Personal information
- Full name: John Henry Parsons
- Born: 30 May 1890 Headington, Oxfordshire, England
- Died: 2 February 1981 (aged 90) Plymouth, Devon, England
- Batting: Right-handed
- Bowling: Right-arm medium

Domestic team information
- 1910 to 1934: Warwickshire
- 1919–20 to 1921–22: Europeans

Career statistics
| Competition | First-class |
| Matches | 355 |
| Runs scored | 17,969 |
| Batting average | 35.72 |
| 100s/50s | 38/86 |
| Top score | 225 |
| Balls bowled |  |
| Wickets | 83 |
| Bowling average | 28.97 |
| 5 wickets in innings | 3 |
| 10 wickets in match | 1 |
| Best bowling | 7/41 |
| Catches/stumpings | 260/0 |
- Source: ESPNcricinfo, 4 February 2016

= Jack Parsons (cricketer) =

English cricketer

The Rev. Canon John Henry Parsons MC (30 May 1890 – 2 February 1981) was an English first-class cricketer for Warwickshire County Cricket Club. A right-handed batsman, he made 17969 runs at 35.72 in his 355-game career which extended over 26 years. He became a Church of England clergyman.

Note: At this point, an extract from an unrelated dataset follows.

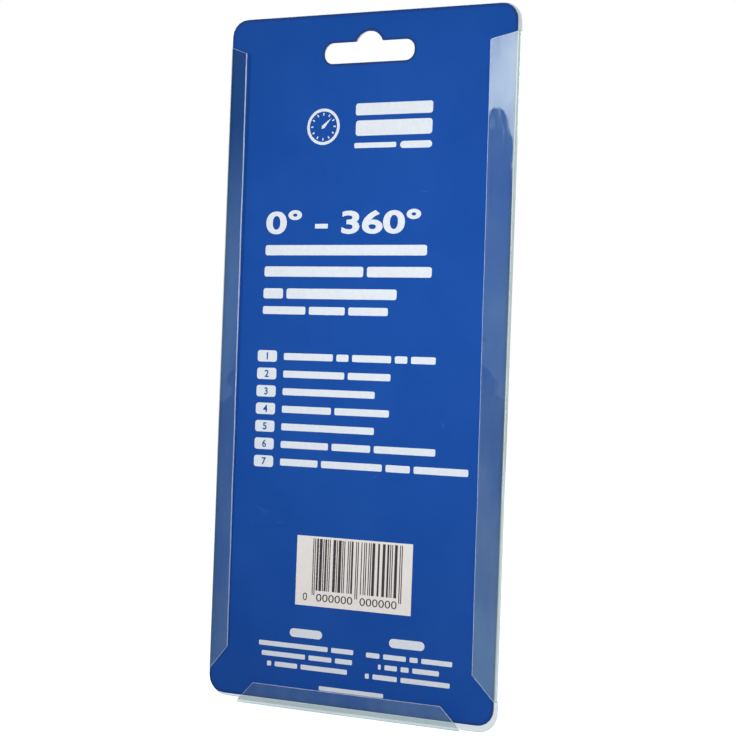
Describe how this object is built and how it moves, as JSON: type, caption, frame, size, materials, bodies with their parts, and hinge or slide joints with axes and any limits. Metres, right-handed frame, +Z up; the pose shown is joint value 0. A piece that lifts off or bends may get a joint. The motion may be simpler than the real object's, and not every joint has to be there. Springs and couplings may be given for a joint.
{
  "type": "torque angle gauge",
  "caption": "Torque angle gauge with square drive, dial, pointer and magnetic flexible arm, held in a clear slide blister with a printed card and a hang slot.",
  "frame": {"origin": "the bearing point of the hang slot: the top of the bump in the middle of its upper edge, on the card's front face", "axes": "+Z up along the pack's length, +Y out of the printed back, -Y out of the clear bubble, +X to the right seen from the bubble's side"},
  "size_m": [0.105, 0.0431, 0.23],
  "materials": {
    "clear_sheet": "clear thermoformed sheet, glossy",
    "printed_card": "coated board printed blue, satin",
    "black_plastic": "fine moulded grain",
    "dial_black": "printed dial",
    "pointer_red": "glossy",
    "steel": "satin chrome plated steel",
    "arm_chrome": "plated interlocked casing",
    "brass": "turned",
    "rubber": "moulded",
    "magnet": "sintered"
  },
  "bodies": {
    "pack": {"blister_shell": "clear_sheet", "housing_base": "black_plastic", "bezel_ring": "black_plastic", "scale_plate": "dial_black", "journal_bush": "brass", "dial_screw_1": "steel", "dial_screw_2": "steel", "dial_screw_3": "steel", "base_ferrule": "steel", "arm_set_screw": "steel", "flexible_arm": "arm_chrome", "end_ferrule": "steel", "magnet_cup": "steel", "magnet": "magnet"},
    "card": {"backing_card": "printed_card"},
    "drive": {"drive_shaft": "steel", "retaining_ring": "steel", "friction_ring": "rubber", "detent_spring": "steel"},
    "ball": {"detent_ball": "steel"},
    "pointer": {"pointer_knob": "black_plastic", "pointer_needle": "pointer_red", "pointer_rivet_1": "steel", "pointer_rivet_2": "steel"}
  },
  "joints": [
    {"name": "card_slide", "type": "slide", "parent": "pack", "child": "card", "axis": [0, 0, 1], "range_m": [0, 0.215]},
    {"name": "drive_spin", "type": "hinge", "parent": "pack", "child": "drive", "pos_m": [0, -0.0191, -0.1678], "axis": [0, 1, 0], "continuous": true},
    {"name": "pointer_set", "type": "hinge", "parent": "drive", "child": "pointer", "pos_m": [0, -0.0272, -0.1678], "axis": [0, 1, 0], "continuous": true},
    {"name": "ball_press", "type": "slide", "parent": "drive", "child": "ball", "axis": [0, 0, -1], "range_m": [0, 0.0008], "stiffness_N_per_m": 600, "springref_m": -0.001, "deforming": ["detent_spring"]}
  ]
}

He was born in Oxford, and qualified by residence for Warwickshire County Cricket Club after moving to Coventry. He played for the county from 1910 to 1914 as a professional. He was commissioned into the British Army during the Great War, in which he won a Military Cross for gallantry. He continued in the Army afterwards, appearing for his county as an amateur in 1919 and 1923 as Capt. J. H. Parsons. In 1924, he resumed his professional career. In 1929, he was ordained, and from then until his retirement from the game in 1934 played again as an amateur. According to his obituary in Wisden, he might well have played for England but for the break in his career between 1914 and 1923. "A tall man, who made full use of his height, he was a superb driver of fast bowling, and one of the safest slips of his day."

In his final game for Warwickshire, against Yorkshire at Scarborough in 1934, under his captaincy, 216 runs were required to win in the fourth innings. Parsons scored 94 out of 121 in under two hours, including three 6s and twelve 4s; Warwickshire won by one wicket.

In the 1950s he was vicar of Liskeard in Cornwall. He died in a Plymouth nursing home at the age of 90.